Encrypted Communication:
⭐_Problem_⭐: Unencrypted communication channels are vulnerable to eavesdropping. Hackers can intercept data transmissions and steal sensitive information like location data, toll amounts, and user IDs.
⭐_Solution_⭐: Implement encryption protocols like TLS (Transport Layer Security) or SSL (Secure Sockets Layer) to encrypt data transmission between the vehicle's GPS module, cloud server, and payment gateway. Encryption scrambles the data, making it unreadable to unauthorized parties.
Anomaly Detection:
⭐_Problem_⭐: Malicious actors might try to manipulate the system by altering location data or bypassing toll booths.
⭐_Solution_⭐: Implement anomaly detection algorithms to analyze GPS data for unusual patterns. These algorithms can identify suspicious activities like sudden jumps in location, unrealistic speeds, or frequent exits without toll payments. By flagging such anomalies, the system can trigger alerts for investigation and prevent fraudulent transactions.
Digital Signatures:
⭐_Problem_⭐: Without user verification, unauthorized individuals might attempt to initiate payments using stolen credentials.

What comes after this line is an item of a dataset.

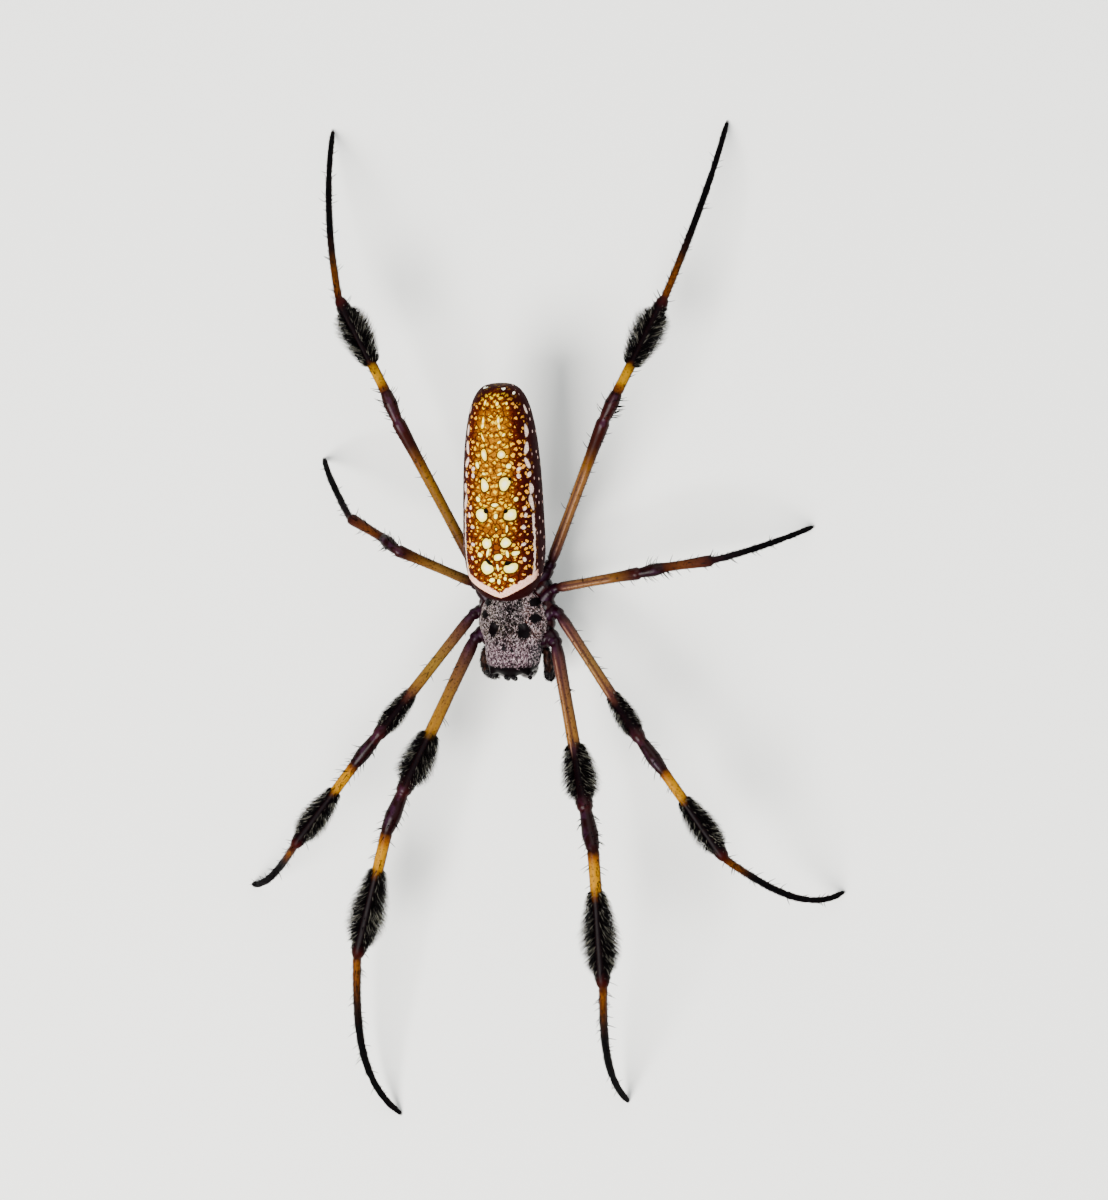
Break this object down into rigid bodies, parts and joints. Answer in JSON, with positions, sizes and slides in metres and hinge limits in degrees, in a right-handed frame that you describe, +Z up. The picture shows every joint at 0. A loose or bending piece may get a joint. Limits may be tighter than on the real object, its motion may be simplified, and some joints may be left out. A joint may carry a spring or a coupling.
{
  "type": "golden silk orb weaver spider",
  "caption": "Life-size still model of an adult female golden silk orb weaver, standing with long banded legs that carry dark hair brushes.",
  "frame": {"origin": "middle of the spider's outer box, on the floor under her", "axes": "+X towards the spider's own left, +Y towards her tail so that the head looks along -Y, +Z up from the floor that the feet stand on"},
  "size_m": [0.0628, 0.103, 0.015],
  "materials": {
    "abdomen_skin": "satin gold-brown skin with a network of dark red lines, cream spots in pairs and a pale band in front",
    "silver_hair": "short silver-grey hair lying over dark shell, with bare black spots",
    "dark_shell": "glossy dark maroon to black shell",
    "amber_leg": "amber-brown leg shell with maroon joints, golden bands and black hair brushes",
    "dark_foot": "blackish feet, orange next to the ankle, with fine bristles",
    "eyes": "wet black, high gloss"
  },
  "bodies": {
    "root": {"abdomen": "abdomen_skin", "cephalothorax": "silver_hair", "chelicera_left": "dark_shell", "chelicera_right": "dark_shell", "eye_front_middle_left": "eyes", "eye_front_middle_right": "eyes", "eye_front_side_left": "eyes", "eye_front_side_right": "eyes", "eye_rear_middle_left": "eyes", "eye_rear_middle_right": "eyes", "eye_rear_side_left": "eyes", "eye_rear_side_right": "eyes", "fang_left": "dark_shell", "fang_right": "dark_shell", "leg1_left_coxa": "dark_shell", "leg1_left_femur": "amber_leg", "leg1_left_foot": "dark_foot", "leg1_left_tibia": "amber_leg", "leg1_right_coxa": "dark_shell", "leg1_right_femur": "amber_leg", "leg1_right_foot": "dark_foot", "leg1_right_tibia": "amber_leg", "leg2_left_coxa": "dark_shell", "leg2_left_femur": "amber_leg", "leg2_left_foot": "dark_foot", "leg2_left_tibia": "amber_leg", "leg2_right_coxa": "dark_shell", "leg2_right_femur": "amber_leg", "leg2_right_foot": "dark_foot", "leg2_right_tibia": "amber_leg", "leg3_left_coxa": "dark_shell", "leg3_left_femur": "amber_leg", "leg3_left_foot": "dark_foot", "leg3_left_tibia": "amber_leg", "leg3_right_coxa": "dark_shell", "leg3_right_femur": "amber_leg", "leg3_right_foot": "dark_foot", "leg3_right_tibia": "amber_leg", "leg4_left_coxa": "dark_shell", "leg4_left_femur": "amber_leg", "leg4_left_foot": "dark_foot", "leg4_left_tibia": "amber_leg", "leg4_right_coxa": "dark_shell", "leg4_right_femur": "amber_leg", "leg4_right_foot": "dark_foot", "leg4_right_tibia": "amber_leg", "palp_left": "amber_leg", "palp_right": "amber_leg", "pedicel": "dark_shell", "spinnerets": "dark_shell"}
  },
  "joints": []
}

⭐_Solution_⭐: Implement digital signatures during transactions. Users can use digital certificates or one-time passwords (OTPs) to sign transactions, ensuring only authorized users can initiate payments. This verification process authenticates the user's identity and prevents unauthorized access.
While GPS technology promises a revolution in India's toll booth system, the very act of tracking every vehicle raises concerns. A simulated Python model can showcase the efficiency gains – smoother traffic flow, fair distance-based tolls, and reduced costs. However, this tracking can raise privacy issues and potentially be exploited for misuse. To ensure the success of GPS tolling, India must strike a balance between leveraging tracking's benefits and implementing robust data security measures to safeguard user privacy. This way, the system can truly unlock its potential for a more efficient and transparent transportation network.